Despite these inclinations, the inspiration for this piece was none other than Uzi’s Luv is Rage 2. Meandering through these tracks and reading up on Uzi, like with this article on Stereogum, I began questioning why artists need to genre claim at all. Sure, neatly packing up one’s identity into a fashionable label that can be paraded across the internet makes life simple for fans of said genre. Arguably though, self-claiming a genre, particularly at early stages in an artist’s career, can spell trouble for artists that fail to satisfy the vocal fans and “purists” of those genres.
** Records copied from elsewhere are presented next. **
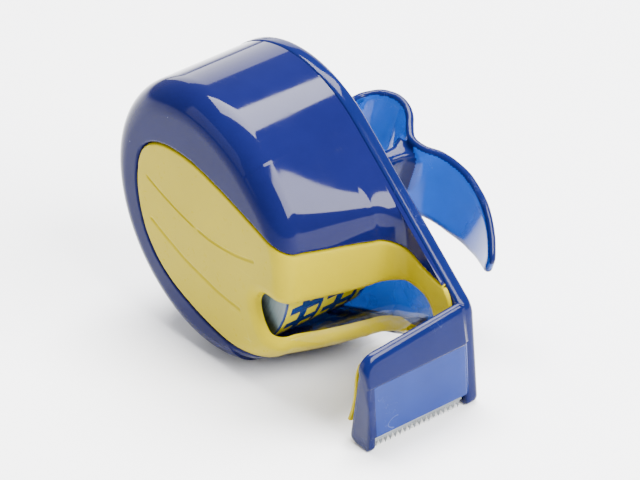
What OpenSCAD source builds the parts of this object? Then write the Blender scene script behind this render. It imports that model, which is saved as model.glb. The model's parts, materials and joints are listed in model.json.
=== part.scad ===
// Hand-worn tape dispenser: a flat back plate with a finger saddle outside and a spindle inside,
// a pull-off domed cover with an inlaid panel and tape window, and a nose guard with a toothed blade.
// The side view (x forward, z up, roll axis at the origin) is extruded along y, from the cover's
// flat side face at y = 0 to the back plate's outer face. stand() then sets it on its rim and nose.

/* [Tape] */
// Width of the tape
tape_w = 18; // [16:0.5:18]
// Outer radius of the wound roll
roll_r = 21.8; // [16:0.1:21.8]
// Inner radius of the card core
core_r = 12.7; // [12:0.1:12.7]
// Wall of the card core
core_wall = 1.4; // [1:0.1:2]

/* [Cover] */
// Radius of the round part of the cover
cover_r = 25.4; // [25.2:0.1:25.6]
// Depth of the cover, from its side face to the seam
seam_y = 22; // [21.8:0.1:22.4]
// Wall of the cover
wall = 1.5; // [1.2:0.1:1.8]
// Radius of the edge round the side face
edge_r = 5.2; // [4:0.1:6]

/* [Back plate] */
// Radius of the plate's rim
plate_r = 25.5; // [25.4:0.1:26]
// Depth of the rim bead
rim_d = 2.8; // [2.6:0.1:3.6]
// Thickness of the plate
web_t = 1.7; // [1.5:0.1:2]

/* [Blade] */
// Pitch of the blade's teeth
tooth_pitch = 1; // [0.8:0.1:1.5]
// Height of the blade's teeth
tooth_h = 0.9; // [0.6:0.1:1.1]

/* [Finger saddle] */
// Width of the saddle along the fingers
saddle_w = 17; // [14:0.5:20]
// Thickness of the saddle's wings
saddle_t = 2; // [1.6:0.1:2.6]
// Height of the valley between the wings above the plate
saddle_h = 12.4; // [11:0.2:14]

/* [Hidden] */

blue = "#1d3f9a";
clear_blue = "#3f6fd0";
yellow = "#e8d024";
steel = "#c8ccd0";

plate_y = seam_y + rim_d;          // outer face of the back plate
web_y = plate_y - web_t;           // inner face of the plate's web
tape_y = 3;                        // edge of the tape nearest the side face

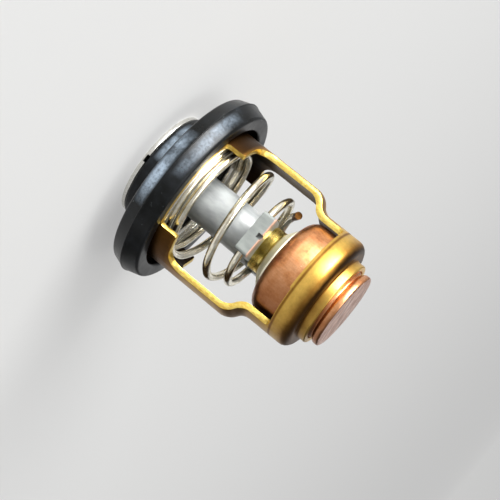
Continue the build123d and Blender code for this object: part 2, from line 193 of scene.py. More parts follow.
def drawnBrass():
    # yellow brass sheet, deep drawn: faint lines along the draw, brown tarnish in patches, tarnish and
    # painted shade at the bends, painted shade on one side and on the inner face
    material, tree, shader, where = startMaterial("drawn_brass")
    patches = addNode(tree, "ShaderNodeTexNoise", inputs={
        "Vector": where, "Scale": 1 / (4.5 * mm), "Detail": 5.0, "Roughness": 0.62})
    fine = addNode(tree, "ShaderNodeTexNoise", inputs={
        "Vector": where, "Scale": 1 / (0.7 * mm), "Detail": 4.0, "Roughness": 0.6})
    alongDraw = addNode(tree, "ShaderNodeMapping", inputs={"Vector": where, "Scale": (1, 1, 0.05)})
    lines = addNode(tree, "ShaderNodeTexNoise", inputs={
        "Vector": alongDraw.outputs["Vector"], "Scale": 1 / (0.3 * mm), "Detail": 2.0, "Roughness": 0.5})
    # tarnish and painted shade by height, 0 to 40 mm: strong at the flange, at the foot of the cup and on the
    # shoulder, where shade falls
    tarnishAndShadeByHeight = addNode(tree, "ShaderNodeValToRGB", inputs={"Fac": byHeight(tree, where, 0, 40)}, stops=[
        (0.30, grey(1.0)), (0.345, grey(0.42)), (0.42, grey(0.25)), (0.60, grey(0.22)), (0.68, grey(0.42)),
        (0.74, grey(0.25)), (0.835, grey(0.12)), (0.843, grey(0.62)), (0.851, grey(0.12)), (0.87, grey(0.10)),
        (0.905, grey(0.32)), (0.935, grey(0.9)), (0.945, grey(0.3)), (0.98, grey(0.12))])
    wobble = addNode(tree, "ShaderNodeMix", rgba, {
        0: patches.outputs["Fac"], 6: grey(-0.35), 7: grey(0.45)})
    amount = addNode(tree, "ShaderNodeMath", {"operation": "ADD", "use_clamp": True}, {
        0: tarnishAndShadeByHeight.outputs["Color"], 1: wobble.outputs[2]})
    # colour from the amount of tarnish and painted shade
    tarnishAndShadeColour = addNode(tree, "ShaderNodeValToRGB", inputs={"Fac": amount.outputs["Value"]}, stops=[
        (0.0, linear("ffe08a")), (0.3, linear("f0c462")), (0.6, linear("a97a36")), (1.0, linear("3e2811"))])
    # mostly painted shade, with some stain: browner towards one side
    sideStainAndShade = addNode(tree, "ShaderNodeMath", {"operation": "MULTIPLY"}, {
        0: towardsSide(tree, where, -15, 0.35, 1.0), 1: 0.55})
    agedAndShaded = addNode(tree, "ShaderNodeMix", rgba, {
        0: sideStainAndShade.outputs["Value"], 6: tarnishAndShadeColour.outputs["Color"], 7: linear("6e4a20")})
    # painted shade with some dark oxide on the inside of the sheet, within the wall's middle radius
    flat = addNode(tree, "ShaderNodeVectorMath", {"operation": "MULTIPLY"}, {0: where, 1: (1, 1, 0)})
    outward = addNode(tree, "ShaderNodeVectorMath", {"operation": "LENGTH"}, {0: flat.outputs["Vector"]})
    depth = addNode(tree, "ShaderNodeMath", {"operation": "SUBTRACT"}, {
        0: byHeight(tree, where, 26.2, 28.0, 12.75 * mm, 10.25 * mm), 1: outward.outputs["Value"]})
    within = addNode(tree, "ShaderNodeMapRange", inputs={
        "Value": depth.outputs["Value"], "From Min": 0.0, "From Max": 0.2 * mm})
    oxideAndShade = addNode(tree, "ShaderNodeMath", {"operation": "MULTIPLY"}, {
        0: within.outputs["Result"], 1: byHeight(tree, where, 35.2, 35.8, 0.88, 0.0)})
    inside = addNode(tree, "ShaderNodeMix", rgba, {
        0: oxideAndShade.outputs["Value"], 6: agedAndShaded.outputs[2], 7: linear("1d130b")})
    speck = addNode(tree, "ShaderNodeValToRGB", inputs={"Fac": fine.outputs["Fac"]}, stops=[
        (0.3, grey(0.7)), (0.6, grey(1.0))])
    dulled = addNode(tree, "ShaderNodeMix", {**rgba, "blend_type": "MULTIPLY"}, {
        0: 0.5, 6: inside.outputs[2], 7: speck.outputs["Color"]})
    rough = addNode(tree, "ShaderNodeValToRGB", inputs={"Fac": amount.outputs["Value"]}, stops=[
        (0.0, grey(0.22)), (0.7, grey(0.42))])
    bump = addNode(tree, "ShaderNodeBump", inputs={
        "Height": lines.outputs["Fac"], "Distance": 0.02 * mm, "Strength": 0.5})
    connect(tree, shader, {"Base Color": dulled.outputs[2], "Metallic": 1.0,
                           "Roughness": rough.outputs["Color"], "Normal": bump.outputs["Normal"]})
    return material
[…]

One of Uzi’s collaborators on his latest tape, Pharrell Williams, is a picturesque example of the value of avoiding genre labels, instead opting for building a creative empire that is universally welcomed and critically acclaimed. In a career that spans three decades, Pharrell has managed collaborations with New Jack Swing groups like Wreckx-n-Effect and Blackstreet, produce for pop acts like Britney Spears and Gwen Stefani, collab with electronic duo Daft Punk, and score a children’s film, all the while maintaining a clear presence in hip-hop with artist like Jay-Z, Snoop Dogg, and more recently Future and 2 Chainz.
A large key to his success has been this malleability. Sure, success stories like Skateboard P’s are hard to come by, but the ability for him to sneak into seemingly whatever genre he pleases has garnered him fans that can enjoy any portion of his work without calling out his deliveries in other fields.
Ultimately, not everyone can be Pharrell Williams, nor can everyone live the life espoused by the Shop Boyz. When in doubt, artists can always shoot for even bigger goals like taking on deification itself.